▶ SHORT PROBLEM: Quote every line below exactly as it reads.

▶ DATA SHOWN:
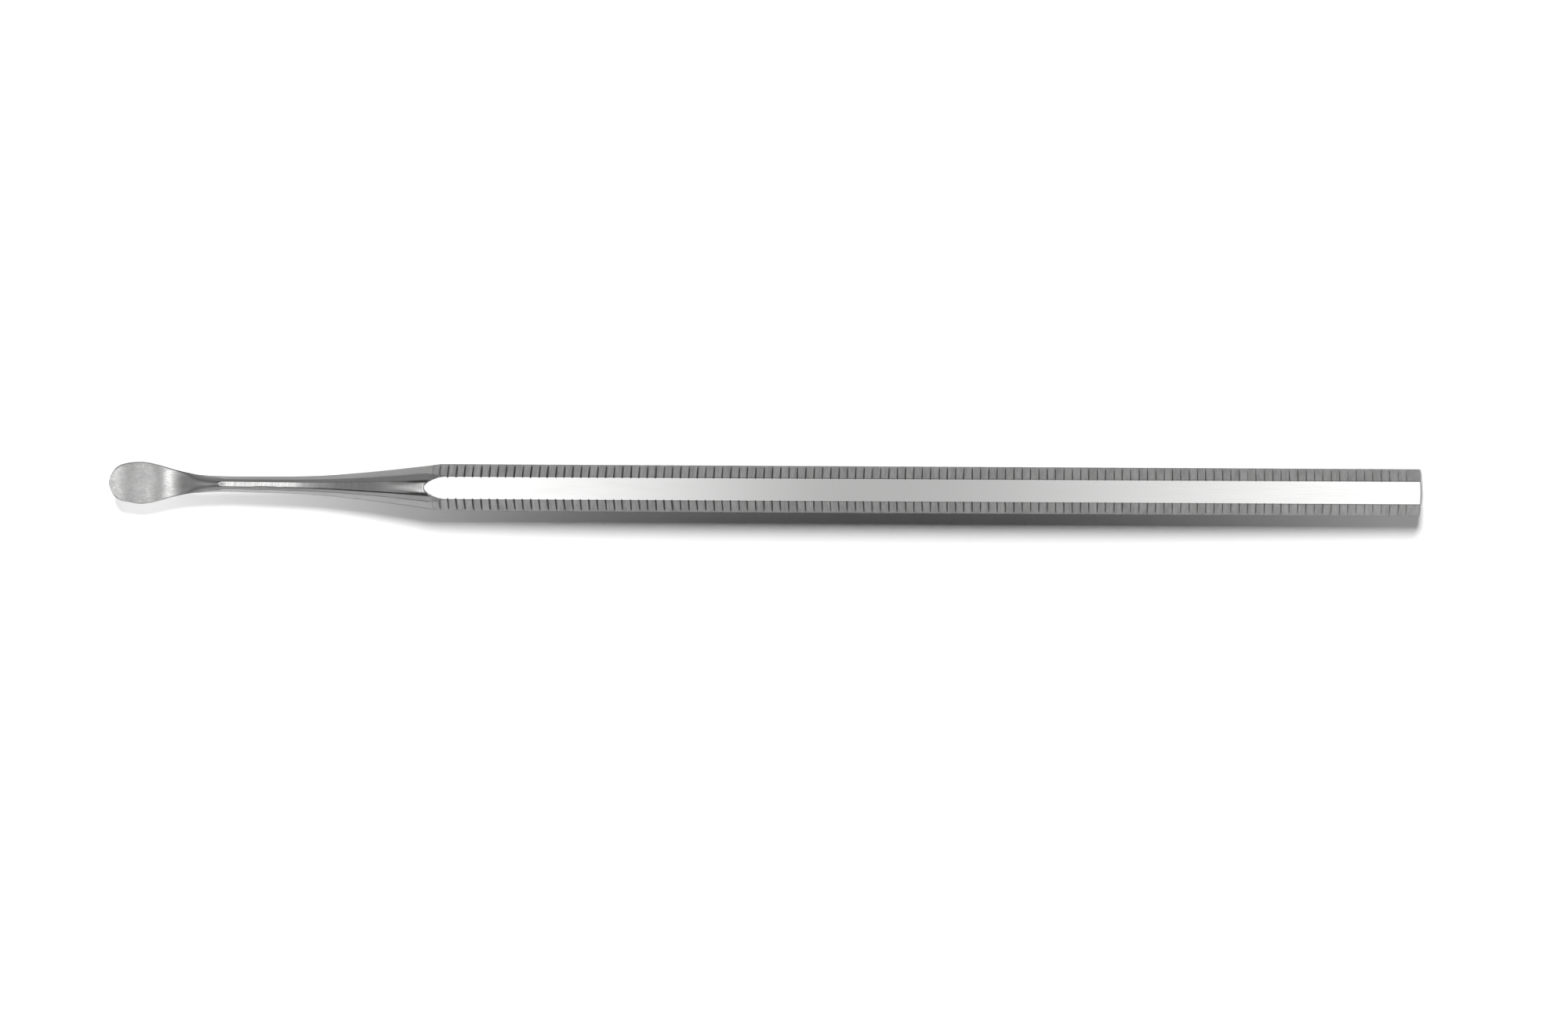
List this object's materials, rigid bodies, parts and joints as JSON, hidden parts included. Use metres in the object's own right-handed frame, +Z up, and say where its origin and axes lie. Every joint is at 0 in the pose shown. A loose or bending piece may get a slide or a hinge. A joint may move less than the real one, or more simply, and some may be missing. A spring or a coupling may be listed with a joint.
{
  "type": "dental elevator",
  "caption": "Slim all-steel periosteal elevator with a small spoon-shaped blade, a tapered shank and a cross-grooved hexagonal handle with a domed end.",
  "frame": {"origin": "under the middle of the instrument, on the surface that it rests on: halfway along its length, below the handle's axis, at the level of the handle's lower flat", "axes": "+X along the handle's axis from the blade's tip to the rear end, +Z up out of the smooth upper flat and the hollow side of the blade, +Y across the blade"},
  "size_m": [0.16, 0.0057, 0.005],
  "materials": {
    "ground_steel": "finely ground, satin on the blade",
    "polished_steel": "polished flats, lightly brushed flanks",
    "plug_steel": "ground flush with the handle's end",
    "silver_braze": "as brazed, with a faint warm tint"
  },
  "bodies": {
    "root": {"working_end": "ground_steel", "handle": "polished_steel", "end_plug": "plug_steel", "tang_braze": "silver_braze", "plug_braze": "silver_braze"}
  },
  "joints": []
}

▶ ANSWER TO THE TASK:
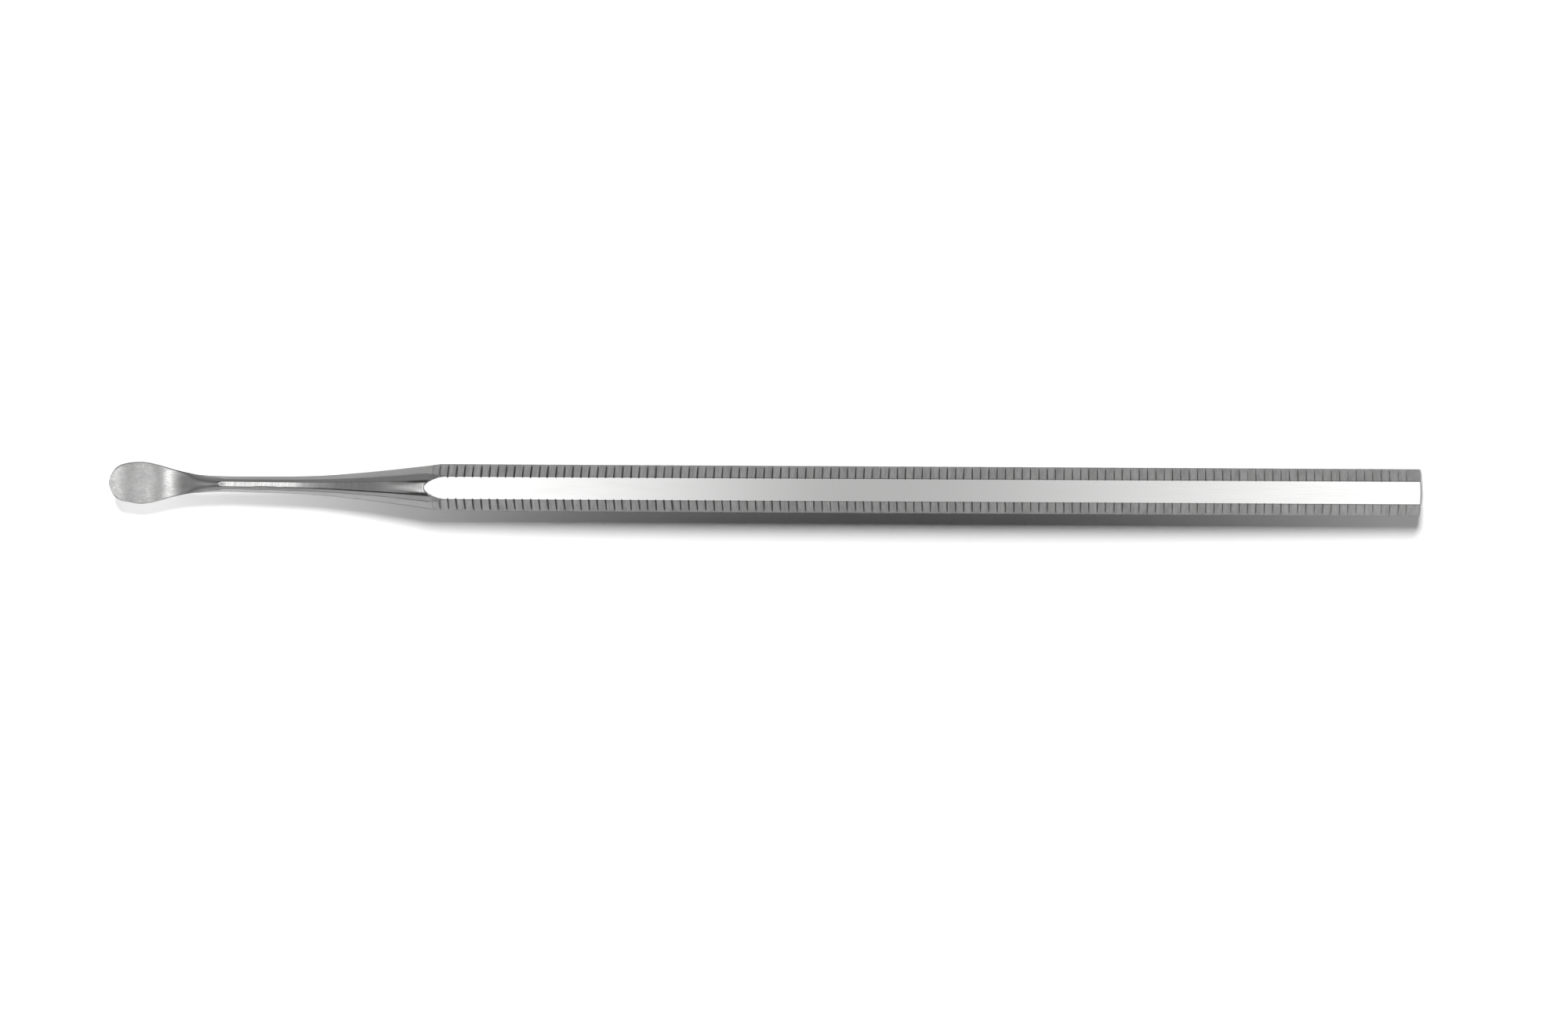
List this object's materials, rigid bodies, parts and joints as JSON, hidden parts included. Use metres in the object's own right-handed frame, +Z up, and say where its origin and axes lie. Every joint is at 0 in the pose shown. A loose or bending piece may get a slide or a hinge. A joint may move less than the real one, or more simply, and some may be missing. A spring or a coupling may be listed with a joint.
{
  "type": "dental elevator",
  "caption": "Slim all-steel periosteal elevator with a small spoon-shaped blade, a tapered shank and a cross-grooved hexagonal handle with a domed end.",
  "frame": {"origin": "under the middle of the instrument, on the surface that it rests on: halfway along its length, below the handle's axis, at the level of the handle's lower flat", "axes": "+X along the handle's axis from the blade's tip to the rear end, +Z up out of the smooth upper flat and the hollow side of the blade, +Y across the blade"},
  "size_m": [0.16, 0.0057, 0.005],
  "materials": {
    "ground_steel": "finely ground, satin on the blade",
    "polished_steel": "polished flats, lightly brushed flanks",
    "plug_steel": "ground flush with the handle's end",
    "silver_braze": "as brazed, with a faint warm tint"
  },
  "bodies": {
    "root": {"working_end": "ground_steel", "handle": "polished_steel", "end_plug": "plug_steel", "tang_braze": "silver_braze", "plug_braze": "silver_braze"}
  },
  "joints": []
}